To make all of that precise, let’s work through a short example. First, we’ll generate some data that isn’t strictly linear and then plot it:
x <- 1:10
y <- x ^ 2
ggplot(data.frame(X = x, Y = y), aes(x = X, y = Y)) +
geom_point() +
geom_smooth(method = 'lm', se = FALSE)This sample data is shown in Figure 5-11. As you can see, the line drawn using
geom_smooth doesn’t pass through all of the points, so the
relationship between x and y can’t be
perfectly linear. But how close is it? To answer that, we compute the
correlation in R using the cor function:
cor(x, y) #[1] 0.9745586
Here we can see that x and y can be
related pretty well using a straight line. The cor function
gives us an estimate of how strong this relationship is. In this case
it’s 0.97, which is almost 1.
How could we compute the correlation for ourselves rather
than using cor? We can do that using lm, but
first we need to scale both x and y. Scaling
involves subtracting the mean of both variables and then dividing out by
the standard deviation. You can perform scaling in R using the
scale function:
coef(lm(scale(y) ~ scale(x))) # (Intercept) scale(x) #-1.386469e-16 9.745586e-01
As you can see, in this case the correlation between
x and y is exactly equal to the coefficient
relating the two in linear regression after scaling both of them. This
is a general fact about how correlations work, so you can always use
linear regression to help you envision exactly what it means for two
variables to be correlated.
Because correlation is just a measure of how linear the relationship between two variables is, it tells us nothing about causality. This leads to the maxim that “correlation is not causation.” Nevertheless, it’s very important to know whether two things are correlated if you want to use one of them to make predictions about the other.

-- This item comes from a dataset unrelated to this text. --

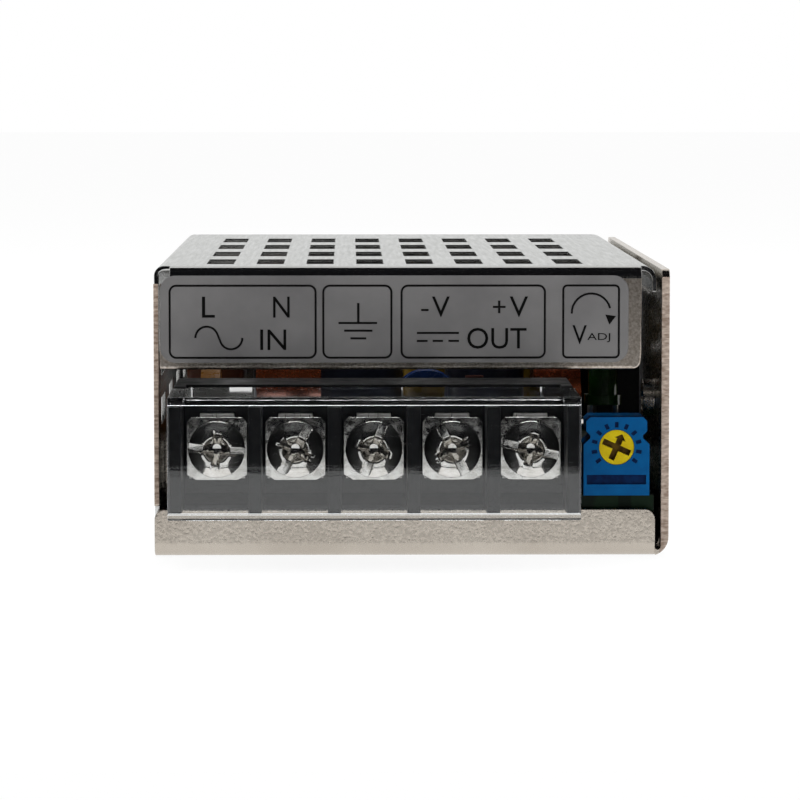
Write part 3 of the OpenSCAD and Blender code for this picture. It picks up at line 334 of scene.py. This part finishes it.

That concludes our introduction to linear regression and the concept of correlation. In the next chapter, we’ll show how to run much more sophisticated regression models that can handle nonlinear patterns in data and simultaneously prevent overfitting.
[9] One technical way to describe this is to say that regressions are good at interpolation but not very good at extrapolation.